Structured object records
== == ==
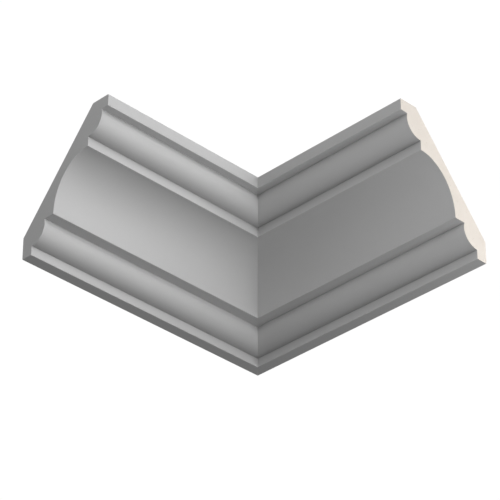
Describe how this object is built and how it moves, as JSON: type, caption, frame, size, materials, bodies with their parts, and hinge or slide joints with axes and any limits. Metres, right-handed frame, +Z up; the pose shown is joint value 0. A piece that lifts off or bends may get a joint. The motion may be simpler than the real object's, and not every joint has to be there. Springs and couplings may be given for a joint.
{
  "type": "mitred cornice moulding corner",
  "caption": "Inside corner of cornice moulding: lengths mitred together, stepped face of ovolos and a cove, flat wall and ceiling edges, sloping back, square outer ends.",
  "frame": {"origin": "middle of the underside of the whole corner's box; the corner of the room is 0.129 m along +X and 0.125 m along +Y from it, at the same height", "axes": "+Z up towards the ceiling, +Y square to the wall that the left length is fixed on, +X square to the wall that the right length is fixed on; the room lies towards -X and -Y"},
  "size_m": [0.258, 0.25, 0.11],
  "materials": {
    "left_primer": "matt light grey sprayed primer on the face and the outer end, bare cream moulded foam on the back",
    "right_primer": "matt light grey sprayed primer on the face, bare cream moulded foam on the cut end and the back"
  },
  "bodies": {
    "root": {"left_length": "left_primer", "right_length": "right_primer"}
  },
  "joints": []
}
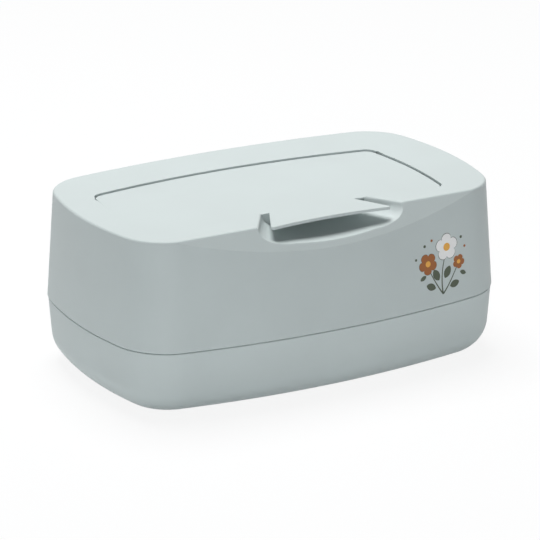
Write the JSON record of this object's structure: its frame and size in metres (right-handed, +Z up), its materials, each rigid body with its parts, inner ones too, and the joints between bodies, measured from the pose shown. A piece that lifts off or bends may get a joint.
== == ==
What to do: Above are some records. Print them all exactly.

Reply to the exercise:
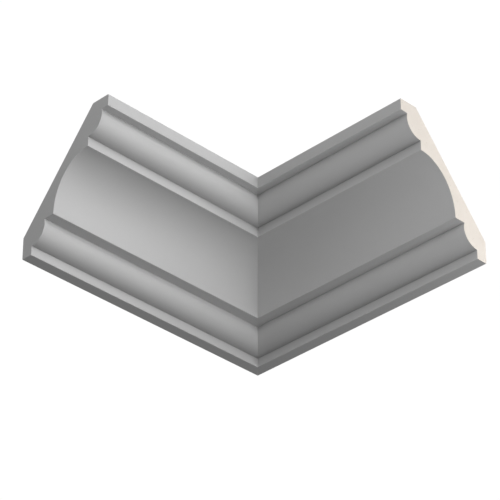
Describe how this object is built and how it moves, as JSON: type, caption, frame, size, materials, bodies with their parts, and hinge or slide joints with axes and any limits. Metres, right-handed frame, +Z up; the pose shown is joint value 0. A piece that lifts off or bends may get a joint. The motion may be simpler than the real object's, and not every joint has to be there. Springs and couplings may be given for a joint.
{
  "type": "mitred cornice moulding corner",
  "caption": "Inside corner of cornice moulding: lengths mitred together, stepped face of ovolos and a cove, flat wall and ceiling edges, sloping back, square outer ends.",
  "frame": {"origin": "middle of the underside of the whole corner's box; the corner of the room is 0.129 m along +X and 0.125 m along +Y from it, at the same height", "axes": "+Z up towards the ceiling, +Y square to the wall that the left length is fixed on, +X square to the wall that the right length is fixed on; the room lies towards -X and -Y"},
  "size_m": [0.258, 0.25, 0.11],
  "materials": {
    "left_primer": "matt light grey sprayed primer on the face and the outer end, bare cream moulded foam on the back",
    "right_primer": "matt light grey sprayed primer on the face, bare cream moulded foam on the cut end and the back"
  },
  "bodies": {
    "root": {"left_length": "left_primer", "right_length": "right_primer"}
  },
  "joints": []
}
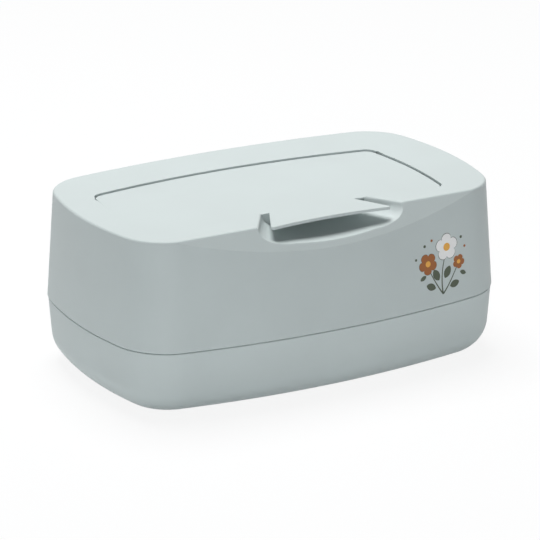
Write the JSON record of this object's structure: its frame and size in metres (right-handed, +Z up), its materials, each rigid body with its parts, inner ones too, and the joints between bodies, measured from the pose shown. A piece that lifts off or bends may get a joint.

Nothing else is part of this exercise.